Information on urban tree growth underpins models used to calculate the effects of trees on the environment and human well-being. Maximum tree size and other growth data are used by urban forest managers, landscape architects, and planners to select trees most suitable to the amount of growing space, thereby reducing costly future conflicts between trees and infrastructure. Growth data are used to examine relationships between growth and influencing factors such as site conditions and stewardship practices. Despite the importance of tree growth data to the science and practice of urban forestry, our knowledge in this area is scant. Over a period of 14 years, scientists with the U.S. Forest Service Pacific Southwest Research Station recorded data from a consistent set of measurements on over 14,000 trees in 17 U.S. cities. Key information collected for each tree species includes bole and crown size, location, and age. From this Urban Tree Database, 365 sets of tree growth equations were developed for the 171 distinct species. Appendices contain field data collection protocols, foliar biomass data that are fundamental to calculating leaf area, tree biomass equations for carbon storage estimates, and a user guide that illustrates application of the equations to calculate carbon stored over many years for tree species that were measured in multiple cities.

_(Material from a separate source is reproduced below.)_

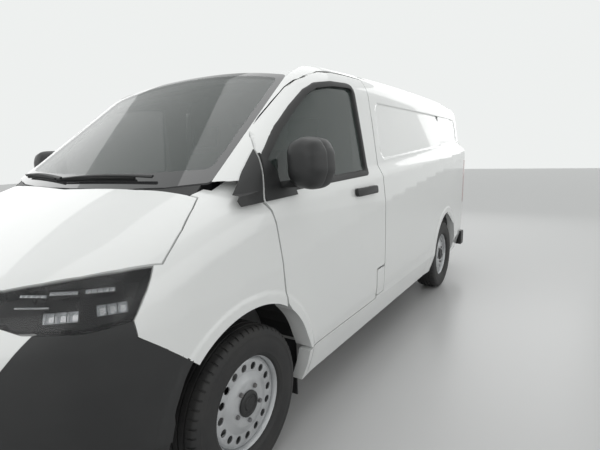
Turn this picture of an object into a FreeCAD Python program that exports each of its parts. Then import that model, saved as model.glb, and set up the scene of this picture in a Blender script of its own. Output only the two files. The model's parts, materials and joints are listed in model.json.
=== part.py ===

An online database at http://dx.doi.org/10.2737/RDS-2016-0005
includes the raw data, growth equations, coefficients, and application information for each species' volume and dry-weight-biomass equations for urban and rural forest trees; and an expanded list of biomass density factors for common urban tree species.
McPherson, E. Gregory; van Doorn, Natalie S.; Peper, Paula J. 2016. Urban tree database and allometric equations. Gen. Tech. Rep. PSW-GTR-253. Albany, CA: U.S. Department of Agriculture, Forest Service, Pacific Southwest Research Station. 86 p.